As y’all know, I love our conversations. I have been surprised, however, by how hostile some have been with regard to the partial Government shutdown and furlough.
On responses at my site and others, a few themes have arisen regarding the furloughed employees that are just not true. Usually these themes accompany an ad-hominem attack on a previous commenter.
One of my favorite sayings is that we are all entitled to our own opinions, not our own facts. Here are what I see as two of the most egregious examples of demonstrably false statements–mythology of the furlough–that appear in comments to furlough articles.
Myth # 1: Furloughed employees are not doing important work.
This myth is a pumped-up spin on the old stereotype of the Government employee as a feckless clock-watcher. You have probably heard it in the form of a comment that reads: “if the Government does not need them [the furloughed workers] why are we paying them?”
Like that lazy government employee stereotype, assuming people on furlough are not doing necessary work is ignorant, uninformed and just plain wrong. Furloughed employees often have policy and oversight responsibilities; for example, take a look at Federal agency shutdown plans to see who is not in the office this week. Among the furloughed, you will find contracting officers–the employees who award Federal contracts.

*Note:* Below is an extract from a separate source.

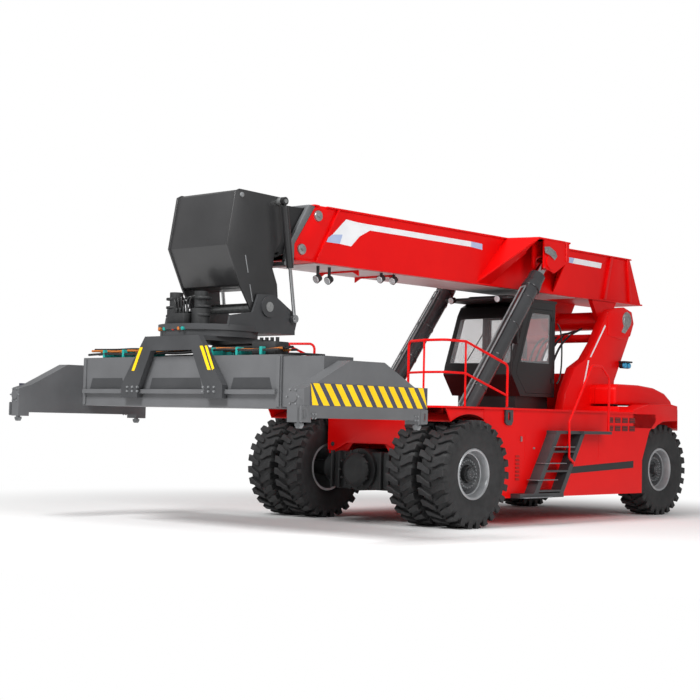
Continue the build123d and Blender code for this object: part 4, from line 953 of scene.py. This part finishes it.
piece("cabLampLenses", lampLens, "chassis",
      [rod(at(x, r - 0.048, z - 0.02), at(x, r - 0.06, z - 0.022), 0.053)
       for x in roofLamps["x"]])
piece("cabMounts", blackAbs, "chassis",
      [block(at(-0.6 + 0.02 * (k % 2), 2.92, 1.86 + 0.028 * k),
             at(0.6 - 0.02 * (k % 2), 3.82, 1.88 + 0.028 * k)) for k in range(6)])
piece("seatArms", redNylon, "chassis",
      [block(at(x - 0.03, 3.30, 2.70), at(x + 0.03, 3.66, 2.73), 0.012) for x in (-0.27, 0.27)])
piece("cabLevers", blackAbs, "chassis",
      [rod(at(0.3, 3.2, 2.6), at(0.3, 3.17, 2.74), 0.01, 0.018, 12),
       rod(at(0.36, 3.2, 2.6), at(0.36, 3.17, 2.72), 0.01, 0.016, 12),
       rod(at(-0.1, 3.0, 2.1), at(-0.1, 3.12, 2.7), 0.035, sides=20)])


def cushion(low, high, crown, cuts=10):
    # a padded block with a crowned face and rolled edges, in metres
    middle = [(a + b) / 2 for a, b in zip(low, high)]
    size = [b - a for a, b in zip(low, high)]
    bpy.ops.object.select_all(action="DESELECT")
    bpy.ops.mesh.primitive_cube_add(size=1, location=(0, 0, 0))
    pad = bpy.context.active_object
    pad.scale = size
    settle(pad)
    inEdit(pad, lambda: bpy.ops.mesh.subdivide(number_cuts=cuts))
    thin = size.index(min(size))
    for vertex in pad.data.vertices:
        place = [2 * c / s for c, s in zip(vertex.co, size)]
        u, v, w = place
        swell = 1 + crown * (1 - max(abs(u), abs(v), abs(w)) ** 6)
        vertex.co.x *= swell * (1 - 0.07 * (v * v * w * w) ** 2)
        vertex.co.y *= swell * (1 - 0.07 * (u * u * w * w) ** 2)
        bulge = (crown * size[thin] * (1 - place[(thin + 1) % 3] ** 2)
                 * (1 - place[(thin + 2) % 3] ** 2))
        if abs(vertex.co[thin]) > 1e-4:
            vertex.co[thin] += math.copysign(bulge, vertex.co[thin])
    soften(pad, 0.012, 3)
    pad.data.transform(Matrix.Translation(middle))
    return pad


for name, low, high, stands in (
        ("seatBase", at(-0.235, 3.26, 2.42), at(0.235, 3.70, 2.54), ["cab_seat"]),
        ("seatBack", at(-0.225, 3.66, 2.56), at(0.225, 3.775, 3.12), [])):
    pad = piece(name, seatCloth, "chassis", [cushion(low, high, 0.25)], stands, 60)
piece("seatPlinth", blackAbs, "chassis",
      [block(at(-0.2, 3.3, 2.1), at(0.2, 3.68, 2.41), 0.03)])
print("cab made")

# hoses from the boom's head into the inner boom, and those between the towers
ropes, runs = [], []
for k in range(4):
    x = 0.30 + 0.05 * k
    ropes.append(hose([(x, -2.86, 3.99), (x, -2.80, 3.93), (x + 0.02, -2.74, 3.93),
                       (x, -2.70, 3.98)], 0.02))
piece("headHoses", hoseRubber, "inner_boom", ropes)
for k in range(5):
    x = -0.3 + 0.14 * k
    runs.append(hose([(x, 4.42, 2.3 + 0.05 * k), (x, 4.6, 2.9), (x + 0.03, 5.0, 3.25),
                      (x + 0.05, 5.35, 3.2 + 0.04 * k)], 0.02))
piece("towerHoses", hoseRubber, "chassis", runs)

camera = {
    "place": (15.893, axleY - 18.02, 1.58), "azimuth": 42.424, "pitch": 2.679,
    "roll": 1.24, "lens": 77.527, "sensor": 36,
}


def aimCamera(c):
    a, e, roll = (math.radians(c[k]) for k in ("azimuth", "pitch", "roll"))
    forward = Vector((-math.sin(a) * math.cos(e), math.cos(a) * math.cos(e), math.sin(e)))
    right = Vector((math.cos(a), math.sin(a), 0))
    up = right.cross(forward)
    right, up = (right * math.cos(roll) + up * math.sin(roll),
                 up * math.cos(roll) - right * math.sin(roll))
    data = bpy.data.cameras.new("camera")
    data.lens, data.sensor_width, data.clip_end = c["lens"], c["sensor"], 400
    eye = bpy.data.objects.new("camera", data)
    turn = Matrix((right, up, -forward)).transposed().to_4x4()
    eye.matrix_world = Matrix.Translation(c["place"]) @ turn
    bpy.context.scene.collection.objects.link(eye)
    bpy.context.scene.camera = eye


aimCamera(camera)


def paleFloor():
    # matt white studio floor: it takes the shadow near the machine, and away from it the camera
    # sees plain white
    material = surface("studioFloor", ("#FAFAFA", "#FFFFFF"), 0.9, 6.0, 0.05, 0.02)
    tree = material.node_tree
    place = addNode(tree, "ShaderNodeTexCoord")
    away = addNode(tree, "ShaderNodeVectorMath", {"operation": "LENGTH"},
                   {0: place.outputs["Object"]})
    fade = addNode(tree, "ShaderNodeMapRange", {"interpolation_type": "SMOOTHSTEP"},
                   {"Value": away.outputs["Value"]}, From_Min=5.0, From_Max=11.0)
    ray = addNode(tree, "ShaderNodeLightPath")
    seen = addNode(tree, "ShaderNodeMath", {"operation": "MULTIPLY"},
                   {0: fade.outputs["Result"], 1: ray.outputs["Is Camera Ray"]})
    glow = addNode(tree, "ShaderNodeEmission")
    mix = addNode(tree, "ShaderNodeMixShader",
                  links={0: seen.outputs[0], 1: tree.nodes["Principled BSDF"].outputs["BSDF"],
                         2: glow.outputs["Emission"]})
    tree.links.new(mix.outputs[0], tree.nodes["Material Output"].inputs["Surface"])
    return material


bpy.ops.object.select_all(action="DESELECT")
bpy.ops.mesh.primitive_plane_add(size=400, location=(0, 0, 0))
floor = bpy.context.active_object
floor.name = "floor"
floor.data.materials.append(paleFloor())

world = bpy.data.worlds.new("studio")
bpy.context.scene.world = world
world.use_nodes = True
sky = world.node_tree
backdrop = sky.nodes["Background"]
ray = addNode(sky, "ShaderNodeLightPath")
strength = addNode(sky, "ShaderNodeMapRange", links={"Value": ray.outputs["Is Camera Ray"]},
                   To_Min=0.36, To_Max=1.0)
backdrop.inputs["Color"].default_value = linear("#FFFFFF")
sky.links.new(strength.outputs["Result"], backdrop.inputs["Strength"])

# one soft box high over the front and a weaker one over the left side: place, size, watts
softBoxes = {"keyLight": ((1, -17, 15), 6.0, 3400), "fillLight": ((17, -6, 11), 8.0, 1500)}
for name, (place, size, watts) in softBoxes.items():
    data = bpy.data.lights.new(name, "AREA")
    data.size, data.energy = size, watts
    lamp = bpy.data.objects.new(name, data)
    bpy.context.scene.collection.objects.link(lamp)
    lamp.location = place
    lamp.rotation_euler = (Vector((0, 0, 1.5)) - Vector(place)).to_track_quat("-Z", "Y").to_euler()
bpy.context.scene.view_settings.view_transform = "Standard"

print("scene ready")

Those employees sign the contracts that support the national economy – lest we forget which entity purchases more goods and services than any other. Even with the Department of Defense back at work, the economy will presumably suffer with most Government spending on hold. For sure, many problems the furloughed employees would address will not be addressed as a result of the shutdown. A veritable army of GS-14s and 15s watch over how our money is spent, design safeguards to protect our money, and perform similarly important functions . . . and this army has been idled. If you know a Federal employee on furlough, try asking him or her what work is not getting done. I bet you’ll be surprised.
Myth # 2: Furloughed employees are enjoying a vacation.
The furlough is not a vacation. On every one of our vacations, my husband will generally spend around an hour each day working. He can’t just ignore his duties even when we’re at the beach. He has to get online and address small problems to keep them from becoming big ones; he has to check the pulse of whatever is happening to make sure he can seamlessly transition back to the job he loves when he gets back to the office. And I want to underscore, friends, that he loves his job, which centers on serving the public welfare. His work breaks do not interrupt our vacation (he is the only early riser in our crew and our vacations always include downtime), but we all know he needs to stay on top of what is happening at the office. And he’s not alone in the dedication he shows to his job. The vast majority of the Federal employees I know work every bit as hard as private sector employees. And in the case of attorneys like my husband, for half the pay.
During the furlough my husband is not checking his e-mail, telephone messages or doing anything else directly related to his work. I can tell it bothers him. The Federal employees are not enjoying a vacation. He can’t take care of his duties, and no one else is, either. People depend on him. Businesses depend on him. And he cannot help them. I think it’s driving him slightly crazy. In fact, I know it is, because he’s reorganizing the family library according to the dictates of the Library of Congress Catalog. I know he’s not the only Federal employee who’s worrying about the work he or she should be getting done, but cannot, during the shutdown.
How about it? Are some of you furloughed Government employees? If so, I would love to hear what you would be doing if the Government were funded.
Have you heard any other ridiculous statements related to the shutdown?